Pour paraphraser une idée du film, « à force de pratique, on s'améliore ». Et si on applique cet adage tout de même simple à Judd Apatow, réalisateur de ce film, on remarque alors que ce sixième long métrage est surement son plus abouti et son plus instantanément réussi depuis le début de sa carrière de metteur en scène. Non pas que ces précédents films ne l'étaient pas, bien au contraire même, mais dans une dimension plus expérimentale, peut-être moins touchante à la première vision. Pourtant, les films d'Apatow ont toujours porté dans leur ADN un revers ultra-sensible à leur sève comique souvent conceptuelle : un quarantenaire toujours vierge (The 40-Year Old Virgin), une grossesse entre deux êtres opposés (Knocked Up). S'il avait esquissé un virage réflexif avec Funny People, œuvre crépusculaire magnifique mais à l'insuccès tel qu'il a dilué son message dans This is 40, une chronique quasi-autobiographique, floutant de plus en plus les frontières entre son œuvre et sa vie. C'est à partir de Trainwreck qu'il entame une nouvelle phase entamée plus tôt en tant que producteur : prendre des talents comiques, leur faire écrire un scénario proche d'eux et de leurs préoccupations, et les porter à l'écran (au cinéma comme à la télévision). Il l'avait déjà fait avec Seth Rogen, Jason Segel (Forgetting Sarah Marshall, The Five-Year Engagement), Kristen Wiig (Bridesmaids), Lena Dunham (Girls), Paul Rust (Love), Pete Holmes (Crashing). Et en effet, dans Trainwreck, il avait laissé quasi entièrement la place à Amy Schumer, dans ses excès comme à son meilleur, dans ce qui est finalement qu'une comédie romantique assez classique, un peu étirée selon les standards apatowiens. Donc quand il a été annoncé qu'Apatow reviendrait au cinéma après une pause consacrée au stand-up (The Return sur Netflix), il a encore été question de travailler étroitement avec un nouveau talent de la comédie US.

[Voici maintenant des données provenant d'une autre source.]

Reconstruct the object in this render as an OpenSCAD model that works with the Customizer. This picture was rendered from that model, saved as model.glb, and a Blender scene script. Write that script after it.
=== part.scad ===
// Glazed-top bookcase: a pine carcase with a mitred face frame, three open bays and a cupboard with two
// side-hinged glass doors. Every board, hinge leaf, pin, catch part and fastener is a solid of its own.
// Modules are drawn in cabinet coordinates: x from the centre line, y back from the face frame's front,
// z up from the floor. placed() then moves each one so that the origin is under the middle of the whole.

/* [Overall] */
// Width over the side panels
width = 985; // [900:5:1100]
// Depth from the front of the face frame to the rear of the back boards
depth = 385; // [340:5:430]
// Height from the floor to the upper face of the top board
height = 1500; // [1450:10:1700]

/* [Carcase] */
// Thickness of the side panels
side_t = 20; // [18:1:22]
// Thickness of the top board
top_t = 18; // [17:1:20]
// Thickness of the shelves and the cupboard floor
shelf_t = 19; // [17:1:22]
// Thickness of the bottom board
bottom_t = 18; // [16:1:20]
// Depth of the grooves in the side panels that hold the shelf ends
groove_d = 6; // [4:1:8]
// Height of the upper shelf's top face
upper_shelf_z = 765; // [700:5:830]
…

Pete Davidson est sociétaire au Saturday Night Live depuis 2014, campant souvent des personnages de jeunes ou de drogués. En plus de cette émission-phare dans le paysage comique américain, il monte sur scène avec son spectacle de stand-up, en plus d'être le chouchou des tabloïds avec plusieurs relations amoureuses avec diverses actrices et chanteuses très connues. On l'a déjà vu cette année dans le très bon Big Time Adolescence, mais avec The King of Staten Island, Davidson tape fort. Loin d'une composition simpliste, il interprète une version de lui-même, jeune rêveur de Staten Island, cette île populaire au large de New-York, aux aspirations plus fumistes que réalistes. Pas très talentueux, il vit toujours chez sa mère à 24 ans, alors que sa petite sœur (Maude Apatow) s'en va pour l'université. Son père, lui, était un pompier, mort lors d'une intervention. Et là encore, les frontières entre la fiction et la réalité se frictionnent : le père pompier de Davidson est en effet mort le 11 septembre 2001 durant les attentats terroristes qui ont frappés New-York. Le personnage de Davidson se nomme même Scott, du nom de son père, c'est dire si ce drame matriciel chez l'acteur-auteur va se retrouver au cœur de ce film. Et en effet, au début du film, ses amis évoquent la mort de son père, dans un mélange d'acceptation et de tension triste, avant que l'on apprenne que Scott est sous anti-dépresseurs, noyant son marasme dans les anxiolytiques et le cannabis, rêvant d'ouvrir un salon de tatouage/restaurant. Désormais seul chez lui avec sa mère (Marisa Tomei, géniale), il doit en plus de ça faire face à ce que celle-ci voit de nouveau un homme, après un deuil de 17 ans. Mais ce qui gêne le plus Scott dans cette relation, c'est le fait que Ray (Bill Burr), le nouveau Jules de sa maman, soit lui aussi pompier.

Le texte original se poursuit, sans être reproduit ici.